Любитель литературы, видевший гравюру с изображением дома Бальзака работы Ренье и решивший своими глазами посмотреть, где творил безумный романист, наверное, не будет разочарован. Жорж Санд вспоминала, как Бальзак провожал гостей после «необычной» трапезы, состоявшей из вареной говядины, дыни и охлажденного шампанского: «Он переоделся в красивый новенький халат, который демонстрировал с радостью маленькой девочки, и собирался в таком виде и с подсвечником выйти на улицу, чтобы проводить нас до самых ворот Люксембургского сада. Было поздно, квартал был пустынен, и я указала ему, что его убьют, когда он будет возвращаться домой один. “Вовсе нет, – ответил он. – Если я встречу грабителей, они либо примут меня за сумасшедшего и испугаются, либо примут меня за князя и оставят в покое”»534
.В литературном мире сумасшедший и был в некотором роде князем. Врач Бальзака, Накар, который, видимо, считал, что лесть – лучшее лекарство для его пациента, как-то сказал ему, что «безумие всегда рыщет в двери тех великих умов, которые функционируют чрезмерно»535
. Одно то, что Бальзак передал слова врача сестре, служит знаком растущего стремления упиваться собственной славой. Он постоянно называет себя «художником» (artiste) – модное новое слово для обозначения «писателя» – и даже радуется своему профессиональному эгоизму.

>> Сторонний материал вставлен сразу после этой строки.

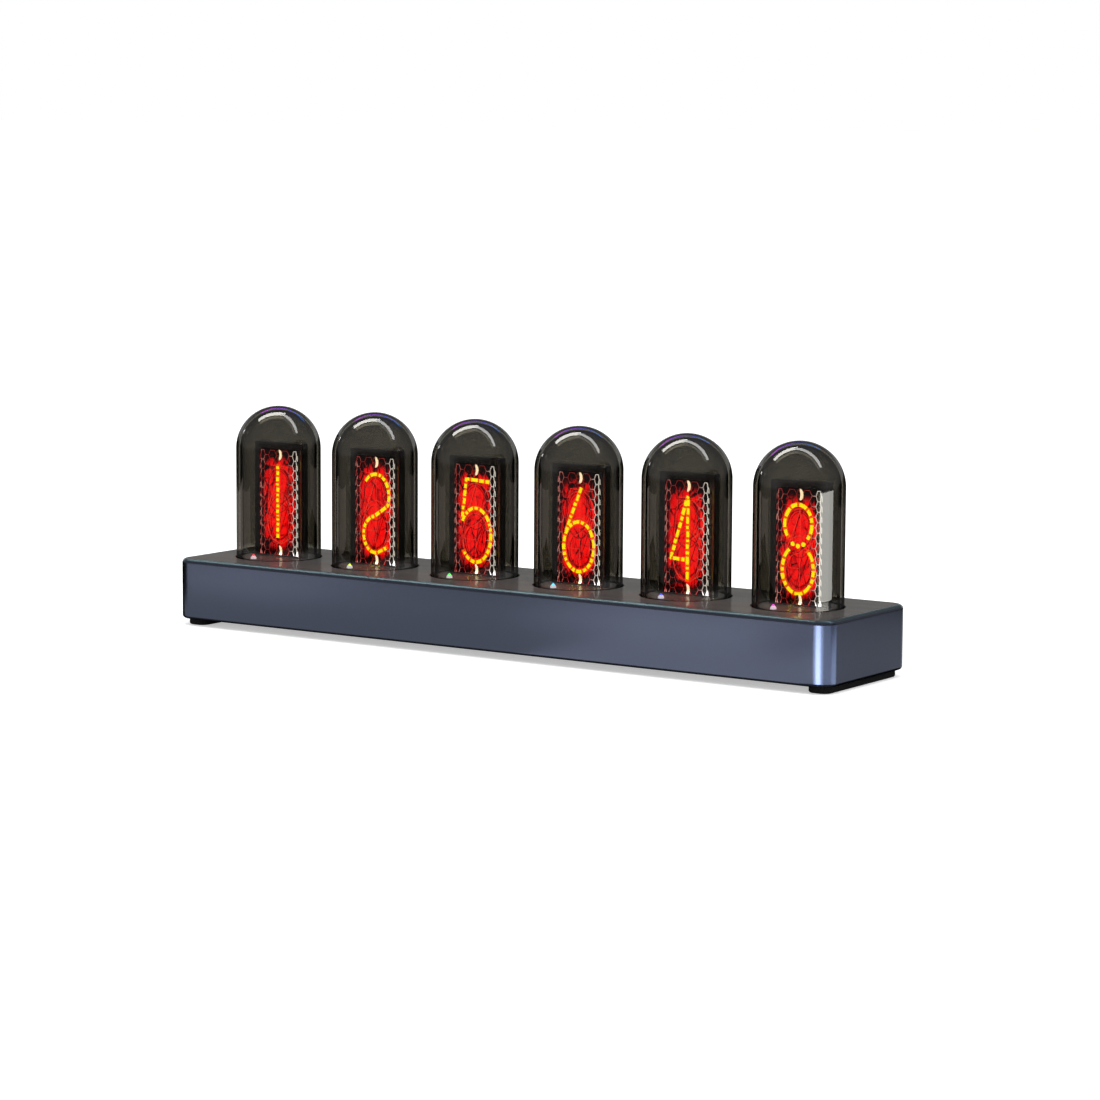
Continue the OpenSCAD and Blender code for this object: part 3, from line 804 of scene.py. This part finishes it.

Огюст Борже, молодой художник, с которым Бальзака познакомила Зюльма Карро, в том году испытал потрясение, когда Бальзак сообщил ему: «Я больше не брат, не сын и не друг. Я – мозг… Другие жизни должны вносить свой вклад в мою…»536 В будущем кризисе психическое расстройство Бальзака шло рука об руку с манией величия, осложненной суровой реальностью: неспособностью удовлетворить сексуальные и эмоциональные потребности и чувством беспомощности перед лицом собственных безмерных амбиций.За месяц, проведенный в Саше, Бальзак начал жить собственными иллюзиями. Как он обещал белого арабского пони Латушу – и потом был уверен, что Латуш на самом деле получил подарок, – и как он позже в знак благодарности подарил своему издателю роскошный ковер, забыв сказать, что он не оплачен537
, Бальзак убеждал себя, что он уже завершил романы, которые представляли собой всего лишь заглавия и туманные замыслы. Как ошеломленно пишет его первый английский биограф, «он говорит о трудах, которые находятся в его голове, как об уже существующих: романы, которым еще только предстоит быть написанными, в его воображении обладают ценностью облигаций первоклассной железной дороги»538. В переписке Бальзака подробно прослеживается маршрут этих еще не существующих романов. Несколько издателей стали жертвами заблуждений Бальзака, которые начались как своего рода самодисциплина.В 1833 г. Луи Маме сел на карету в Немуре и отправился в Саше, чтобы забрать то, что Бальзак называл рукописью сильно просроченного романа «Сельский врач» (Le M'edecin de Campagne). По прибытии Маме выслушал лишь краткое изложение первой главы. Автор и не подумал извиниться539
. Организуя свою работу, Бальзак обращал свое живое воображение против себя, почивая на воображаемых лаврах, как он никогда не поступал с реальными достижениями. 23 сентября 1833 г. он поздравлял себя с окончанием романа «Сражение»: «Книга понастоящему хорошая, но стоила мне немалых сил и трудов». Восемь дней спустя он обсуждал условия договора для второго издания книги и решал, как распорядиться деньгами. Наконец, 10 октября, он признался Зюльме: «Вы угадали! Не написано ни единой строчки!» Залезая в долги и подписывая договоры на вымышленные произведения, Бальзак как будто соответствовал собственному определению безумца: «Безумец – человек, который видит пропасть и падает в нее»540.В чем-то мифомания Бальзака подпитывалась и извне. Ему представляли бесчисленные новые образы себя самого; многие из образов оказывались крайне лестными. Некоторые необычно вели себя в его присутствии – роняли вещи или внезапно теряя дар речи541
. С тех пор как он объявил в «Тридцатилетней женщине», что истинная женская красота начинается лишь в среднем возрасте, «прекрасные незнакомки» то и дело оказывались у его порога542. Каждый день ему приходили по три-четыре надушенных письма, некоторые из-за границы – «все это начинает изрядно надоедать». На многих конвертах значился самый туманный адрес: «Г-ну де Бальзаку, писателю, Париж»543.